Google announced the launch of its most affordable Pixel 6A at its I/O 2022 tech event. Alongside the new device, the company also teased the design of both Pixel 7 and Pixel 7 Pro which are scheduled to release later this year. Now the display specifications for Google’s forthcoming flagship smartphones have appeared online The smartphones are expected to have displays similar to the Pixel 6 and Pixel 6 Pro, which were released last year.
Google previewed its next-generation devices, revealing that they will be will feature the company’s next-generation Tensor SoC and will run on Android 13 out of the box. The display specifications for the Pixel 7 and Pixel 7 Pro, were leaked online ahead of their release later this year. The upcoming smartphones will have the same Samsung panels as the Pixel 6 and Pixel 6 Pro, according to code uncovered by 9to5Google in the Android Open Source Project (AOSP). The Pixel 7’s display driver is called Cheetah, while the Pixel 7 Pro’s display driver is designated Panther. According to the source, these files expose the characteristics of forthcoming devices.
The Pixel 7 will have a full-HD+ display with 1,080×2,400 pixels of resolution and a 90Hz refresh rate, similar to the Pixel 6, according to the code, which indicates that Samsung’s S6E3FC3 panel will be used. The display is expected to be significantly shorter than the Pixel 6, with height and width reduced by 2mm and 1mm, respectively.
According to Google’s driver code, the Pixel 7 Pro will feature the same QHD+ display with 1,440 x 3,120 pixels of resolution, and a 120Hz refresh rate as the Pixel 6 Pro, which was released last year.
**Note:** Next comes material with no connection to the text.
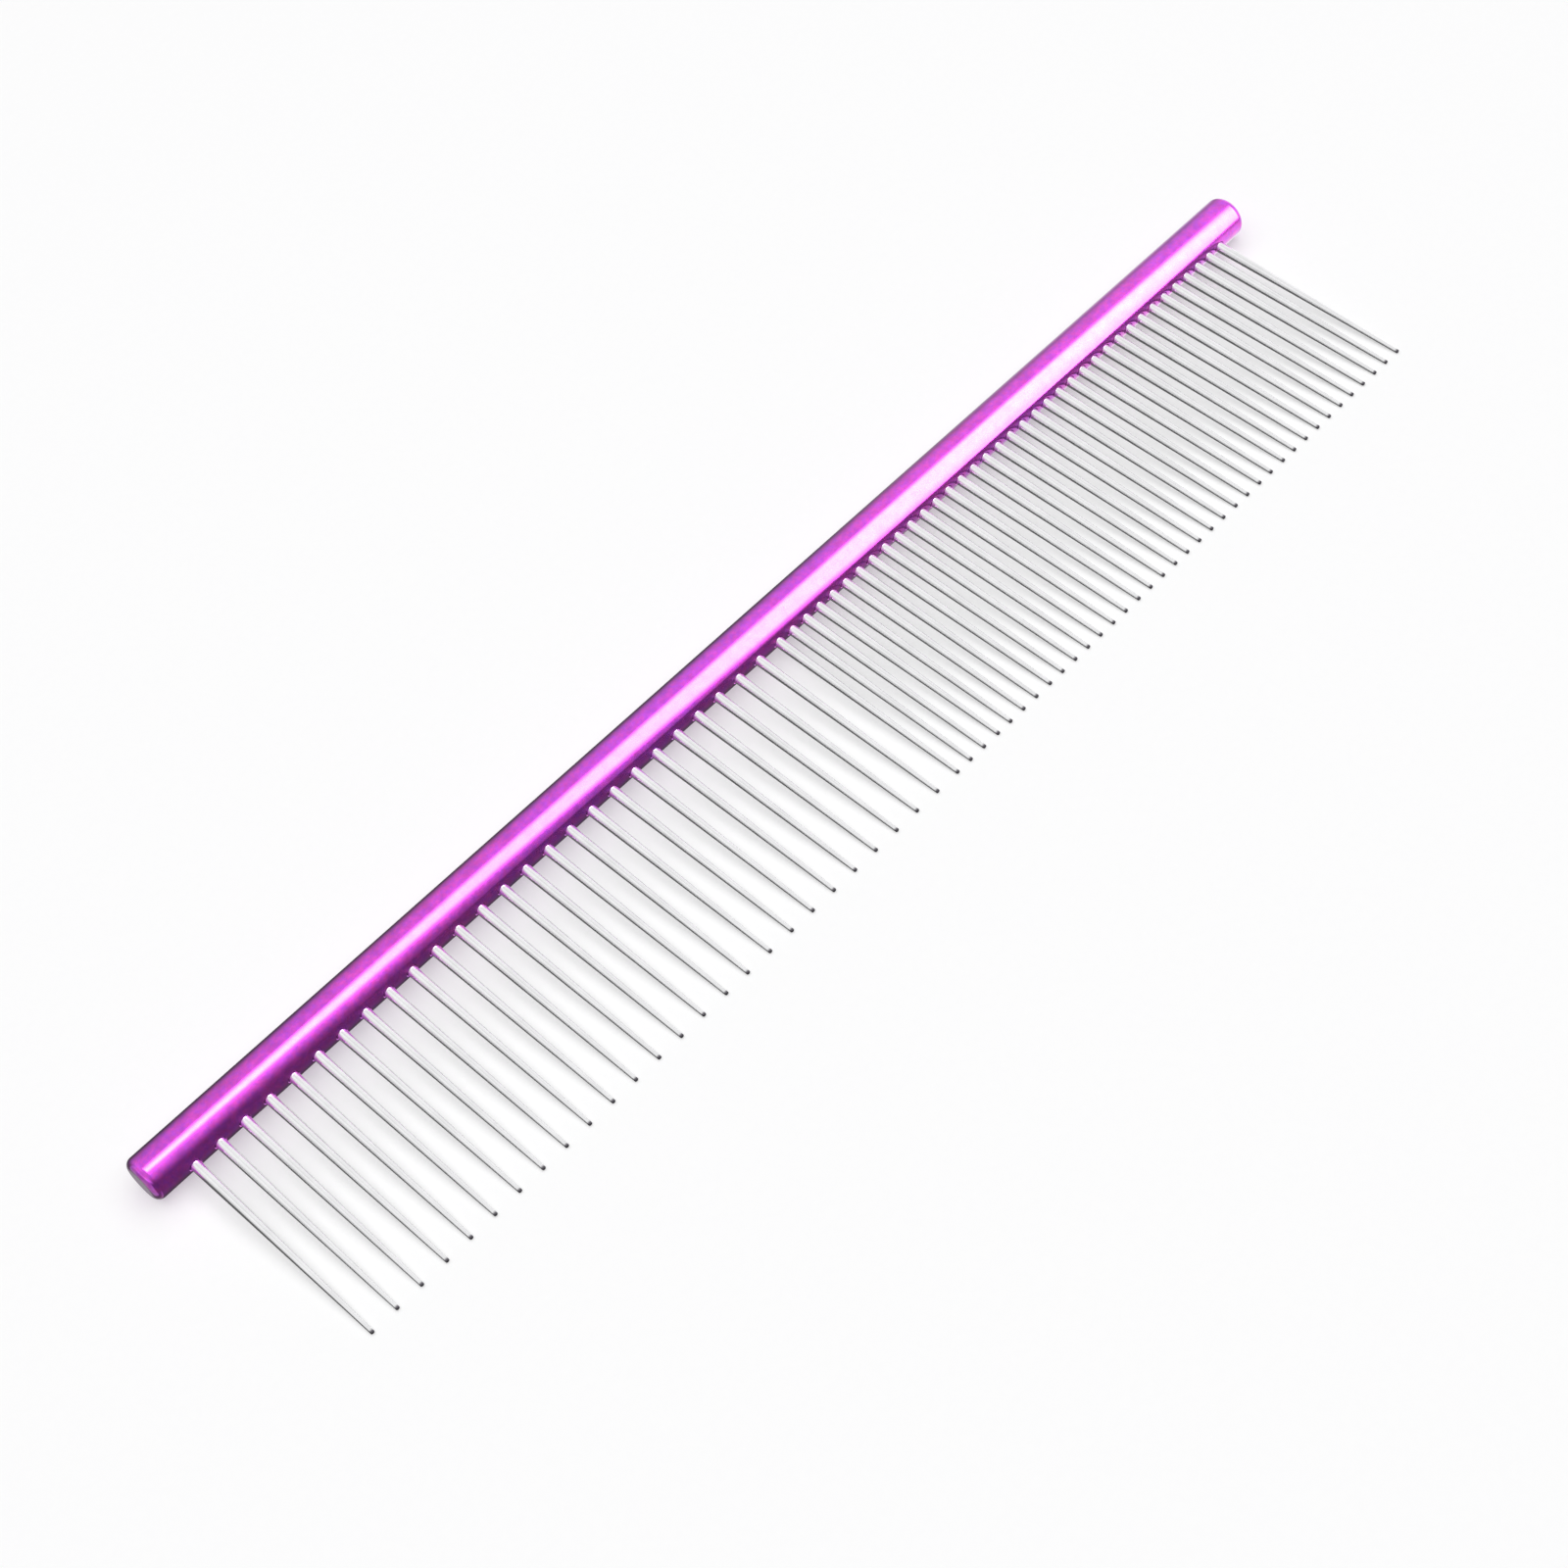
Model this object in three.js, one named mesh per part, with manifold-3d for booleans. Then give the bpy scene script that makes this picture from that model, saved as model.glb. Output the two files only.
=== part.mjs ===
// A steel grooming comb: tapered steel pins in two spacings, pressed into a
// round anodised aluminium spine. Millimetres, +Z up.
//
// The comb lies on the plane Z = 0 as it does on a table, on the underside of
// its spine and the tips of its pins. X runs along the spine with the coarse
// pins at the -X end, and the pins point towards -Y. The origin is under the
// middle of the comb's box.

import * as THREE from "three";
import { mergeVertices } from "three/addons/utils/BufferGeometryUtils.js";
import Module from "manifold-3d";

const wasm = await Module();
wasm.setup();

// Driving dimensions.
const SPINE_DIAMETER = 5.8;
const SPINE_OVERHANG = 5.5; // from the axis of the first or last pin to the end face
const END_ROUNDING = 1; // radius on the rim of each end face

const COARSE_PINS = 26;
const COARSE_PITCH = 3.6;
const FINE_PINS = 37;
const FINE_PITCH = 2.4;

const PIN_REACH = 32; // from the spine's axis to the tip of a pin
const PIN_ROOT_DIAMETER = 1.4;
const PIN_TIP_DIAMETER = 0.5; // the tip is a dome of this diameter
const PIN_BURIED = 0.9; // how far a pin's inner end passes the spine's axis

const BORE_CLEARANCE = 0.1; // all round a pin in its bore, and under its inner end

// Neighbouring pins at the fine end are made in pairs, tied inside the spine.
const TIED_PAIRS = 4;
const TIE_HEIGHT = 0.6;
const TIE_LENGTH = 0.8; // along the pins, measured from their inner ends

const SPINE_SIDES = 32;
const PIN_SIDES = 12;
const ROUNDING_STEPS = 3;
const WELD_DISTANCE = 1e-4; // corners closer than this are one corner
const CUTTER_OVERSHOOT = 1; // how far a bore's cutter passes the spine's surface

const spineRadius = SPINE_DIAMETER / 2;
const rootRadius = PIN_ROOT_DIAMETER / 2;
const tipRadius = PIN_TIP_DIAMETER / 2;
const pins = pinRow();
const firstPin = pins[0];
const lastPin = pins[pins.length - 1];

// One entry for each pin, from the coarse end: its place along the spine and
// its name. The last coarse pin is a coarse pitch away from the first fine one.
function pinRow() {
  const span = COARSE_PINS * COARSE_PITCH + (FINE_PINS - 1) * FINE_PITCH;
  const row = [];
  for (let i = 0; i < COARSE_PINS; i++) {
    row.push({ x: i * COARSE_PITCH - span / 2, kind: "coarse", number: i + 1 });
  }
  const fineStart = COARSE_PINS * COARSE_PITCH - span / 2;
  for (let i = 0; i < FINE_PINS; i++) {
    row.push({ x: fineStart + i * FINE_PITCH, kind: "fine", number: i + 1 });
  }
  return row;
}

function twoDigits(number) {
  return String(number).padStart(2, "0");
}

// The points of a quarter circle round (x, y), from angle `start`, in radians.
function quarterArc(x, y, radius, start) {
  const points = [];
  for (let i = 0; i <= ROUNDING_STEPS; i++) {
    const angle = start + (i / ROUNDING_STEPS) * (Math.PI / 2);
    points.push(new THREE.Vector2(x + radius * Math.cos(angle), y + radius * Math.sin(angle)));
  }
  return points;
}

function solidFrom(geometry) {
  const bare = geometry.clone();
  bare.deleteAttribute("normal");
  bare.deleteAttribute("uv");
  const merged = mergeVertices(bare, WELD_DISTANCE);
  return new wasm.Manifold(
    new wasm.Mesh({
      numProp: 3,
      vertProperties: merged.attributes.position.array,
      triVerts: new Uint32Array(merged.index.array),
    }),
  );
}

function geometryFrom(solid) {
  const { vertProperties, triVerts } = solid.getMesh();
  const geometry = new THREE.BufferGeometry();
  geometry.setAttribute("position", new THREE.BufferAttribute(vertProperties, 3));
  geometry.setIndex(new THREE.BufferAttribute(triVerts, 1));
  return geometry.toNonIndexed();
}

// A round bar along X, with rounded rims on its two flat ends.
function spineBar() {
  const near = firstPin.x - SPINE_OVERHANG;
  const far = lastPin.x + SPINE_OVERHANG;
  const flatRadius = spineRadius - END_ROUNDING;
  const profile = [
    new THREE.Vector2(0, near),
    ...quarterArc(flatRadius, near + END_ROUNDING, END_ROUNDING, -Math.PI / 2),
    ...quarterArc(flatRadius, far - END_ROUNDING, END_ROUNDING, 0),
    new THREE.Vector2(0, far),
  ];
  return new THREE.LatheGeometry(profile, SPINE_SIDES).rotateZ(-Math.PI / 2);
}

// A blind bore for one pin, from inside the spine out past its surface.
function pinBore(x) {
  const radius = rootRadius + BORE_CLEARANCE;
  const bottom = PIN_BURIED + BORE_CLEARANCE;
  const mouth = -spineRadius - CUTTER_OVERSHOOT;
  const bore = new THREE.CylinderGeometry(radius, radius, bottom - mouth, PIN_SIDES);
  return bore.translate(x, (bottom + mouth) / 2, 0);
}

// The bar that ties two neighbouring pins, or with a clearance the slot for it.
function tieBar(fromX, toX, clearance) {
  const bar = new THREE.BoxGeometry(
    toX - fromX,
    TIE_LENGTH + 2 * clearance,
    TIE_HEIGHT + 2 * clearance,
  );
  return bar.translate((fromX + toX) / 2, PIN_BURIED - TIE_LENGTH / 2, 0);
}

// A pin along -Y: a straight shank in the spine, then a taper to a domed tip.
function pinGeometry() {
  const profile = [
    ...quarterArc(0, tipRadius - PIN_REACH, tipRadius, -Math.PI / 2),
    new THREE.Vector2(rootRadius, -spineRadius),
    new THREE.Vector2(rootRadius, PIN_BURIED),
    new THREE.Vector2(0, PIN_BURIED),
  ];
  return new THREE.LatheGeometry(profile, PIN_SIDES);
}

function pairGeometry(gap) {
  const left = solidFrom(pinGeometry().translate(-gap / 2, 0, 0));
  const right = solidFrom(pinGeometry().translate(gap / 2, 0, 0));
  const tie = solidFrom(tieBar(-gap / 2, gap / 2, 0));
  return geometryFrom(left.add(right).add(tie));
}

function anodisedPurple() {
  return new THREE.MeshStandardMaterial({ color: 0xb545b8, roughness: 0.28, metalness: 0.85 });
}

function polishedSteel() {
  return new THREE.MeshStandardMaterial({ color: 0xdcdcde, roughness: 0.22, metalness: 1 });
}

function makeSpine(pairs) {
  let spine = solidFrom(spineBar());
  for (const pin of pins) {
    spine = spine.subtract(solidFrom(pinBore(pin.x)));
  }
  for (const [left, right] of pairs) {
    spine = spine.subtract(solidFrom(tieBar(left.x, right.x, BORE_CLEARANCE)));
  }
  const mesh = new THREE.Mesh(geometryFrom(spine), anodisedPurple());
  mesh.name = "spine";
  return mesh;
}

function makePin(pin) {
  const mesh = new THREE.Mesh(pinGeometry(), polishedSteel());
  mesh.name = `${pin.kind}_pin_${twoDigits(pin.number)}`;
  mesh.position.x = pin.x;
  return mesh;
}

function makePair([left, right]) {
  const mesh = new THREE.Mesh(pairGeometry(right.x - left.x), polishedSteel());
  mesh.name = `${left.kind}_pins_${twoDigits(left.number)}_${twoDigits(right.number)}`;
  mesh.position.x = (left.x + right.x) / 2;
  return mesh;
}

// The comb flat in the XY plane, with the spine's axis on the X axis.
function makeComb() {
  const single = pins.slice(0, pins.length - 2 * TIED_PAIRS);
  const pairs = [];
  for (let i = single.length; i < pins.length; i += 2) {
    pairs.push([pins[i], pins[i + 1]]);
  }
  const comb = new THREE.Group();
  comb.add(makeSpine(pairs));
  for (const pin of single) {
    comb.add(makePin(pin));
  }
  for (const pair of pairs) {
    comb.add(makePair(pair));
  }
  return comb;
}

// Tilts the comb about its spine until the pin tips rest on the plane that the
// spine rests on, then moves it so that the origin is under its middle.
function layDown(comb) {
  comb.rotation.x = Math.asin((spineRadius - tipRadius) / (PIN_REACH - tipRadius));
  const box = new THREE.Box3().setFromObject(comb, true);
  const middle = box.getCenter(new THREE.Vector3());
  comb.position.set(-middle.x, -middle.y, -box.min.z);
  return comb;
}

const groomingComb = new THREE.Group();
groomingComb.add(layDown(makeComb()));

export default groomingComb;
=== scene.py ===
"""A steel grooming comb on a pale surface: a purple anodised spine with a row of tapered steel pins.

Metres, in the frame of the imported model: X runs along the spine, the pins point towards -Y, and the
surface is Z = 0.
"""

import math
import random

import bmesh
import bpy
from mathutils import Matrix, Vector


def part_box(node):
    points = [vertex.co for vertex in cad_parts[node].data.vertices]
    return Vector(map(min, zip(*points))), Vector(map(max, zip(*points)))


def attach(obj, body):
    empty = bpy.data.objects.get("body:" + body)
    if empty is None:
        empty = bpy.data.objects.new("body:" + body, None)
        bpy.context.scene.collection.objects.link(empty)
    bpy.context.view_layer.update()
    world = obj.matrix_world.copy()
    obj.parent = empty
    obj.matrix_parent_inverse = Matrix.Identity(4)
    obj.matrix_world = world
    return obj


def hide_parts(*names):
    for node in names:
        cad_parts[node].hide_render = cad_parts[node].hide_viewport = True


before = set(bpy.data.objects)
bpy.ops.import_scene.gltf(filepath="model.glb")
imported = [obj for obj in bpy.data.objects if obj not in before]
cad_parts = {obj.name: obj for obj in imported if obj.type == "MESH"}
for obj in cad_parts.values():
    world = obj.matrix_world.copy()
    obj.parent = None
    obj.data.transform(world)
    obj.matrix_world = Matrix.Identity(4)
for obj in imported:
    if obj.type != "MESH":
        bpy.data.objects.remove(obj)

MM = 0.001
SEED = 63

# ---------------------------------------------------------------------------
# Sizes. The spine's come from its CAD node, and the pins' places from theirs.

SPINE_LOW, SPINE_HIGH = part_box("spine")
SPINE_HALF = (SPINE_HIGH.x - SPINE_LOW.x) / 2
SPINE_RADIUS = 2.9 * MM
RIM_ROUNDING = 1.0 * MM
RIM_STEPS = 12
SPINE_SEGMENTS = 144
SURFACE_TOLERANCE = 0.01 * MM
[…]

It is also said to use the same Samsung S6E3HC3 panel. The Pro variant, unlike the Pixel 7, will have the same screen as the previous model.
The Pixel 7 Pro display drivers also hint that the top model may be able to display content in 1080p mode thanks to a recently discovered setting on Android 13. This may be utilised to allow Android to save power by rendering everything at 1080p and then converting it to 1440p using the panel’s “DDIC scaling.” While not as appealing to the eye, it’s likely that this is intended as an optional solution to save battery life, perhaps as part of Low Power Mode.
Google’s forthcoming flagship smartphones, the Pixel 7 and Pixel 7 Pro, were also teased at the Google I/O keynote event. The devices will be powered by Google’s Tensor SoC and will come preloaded with Android 13.0, according to the company.